The missions have no real depth to them in this aspect because they are basically just doing menial tasks of blowing something up or killing somebody for each faction and you have no real context to put them in. By the end you won’t care about any character in the game and you will be asking yourself a lot of questions. Why do I have to kill this guy? Why am I working for these people who just did this to me? Why should I care about you? Why am I blowing this up? Why do you want me dead now? None of it makes any sense and it never ends.


All the ambition in this game eventually amounts to nothing. It’s a very shallow game that’s only saving grace is the combat. The combat is definitely good, but in the 20-30 hours that you may play this game, only about a quarter of it is actually truly enjoyable and made up of that combat.

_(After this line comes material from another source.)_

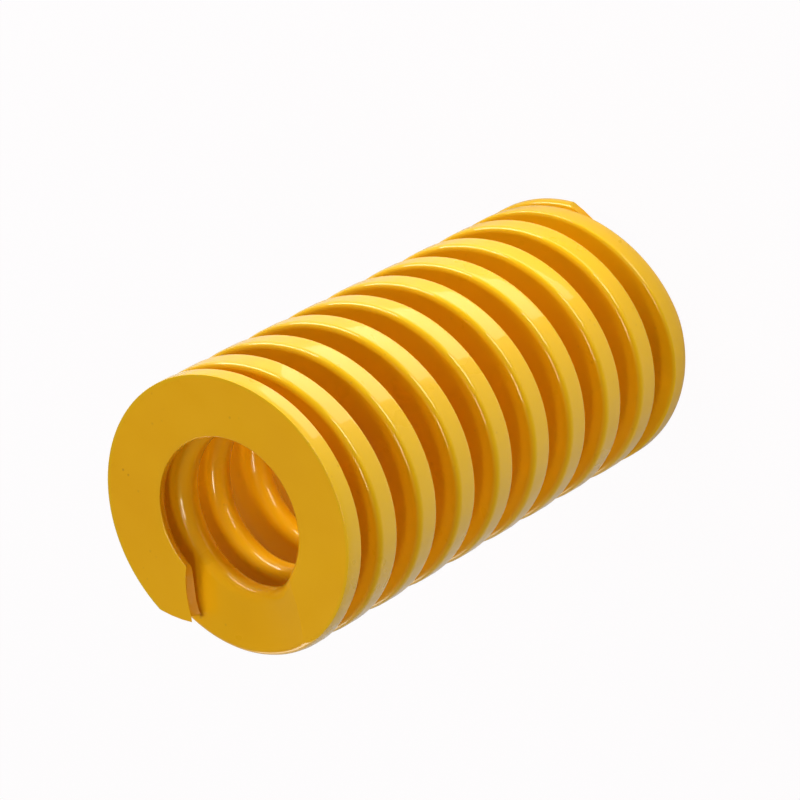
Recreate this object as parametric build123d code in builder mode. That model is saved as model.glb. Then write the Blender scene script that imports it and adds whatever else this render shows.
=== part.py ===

With a genre as crowded as the FPS genre it really makes it tough to recommend Farcry 2. Overall it is still quite a unique experience, but that doesn’t make it a good game as it’s poorly designed and poorly executed. Farcry 2 should have been so much more and it shows.

If you can get past the problems, if you can ignore the story and the annoyances that plague the game you will no doubt enjoy it a fair bit. However if you can’t, you’ll be bitterly disappointed.

With so many gamers wanting innovation and unique ideas in first person shooters today Farcry 2 serves as a clear reminder that all the innovation in the world is pointless if it’s not a good game. I won’t go as far to say that Farcry 2 is a bad game, like I said when it’s good it can be very enjoyable, and it was at points. However it’s definitely not a good game. If you want some fun sandbox FPS combat try Crysis, if you want an open world game try the huge range of better examples on offer. Farcry 2 is just an incredibly flawed combination of both concepts and there are far better ways to spend your money.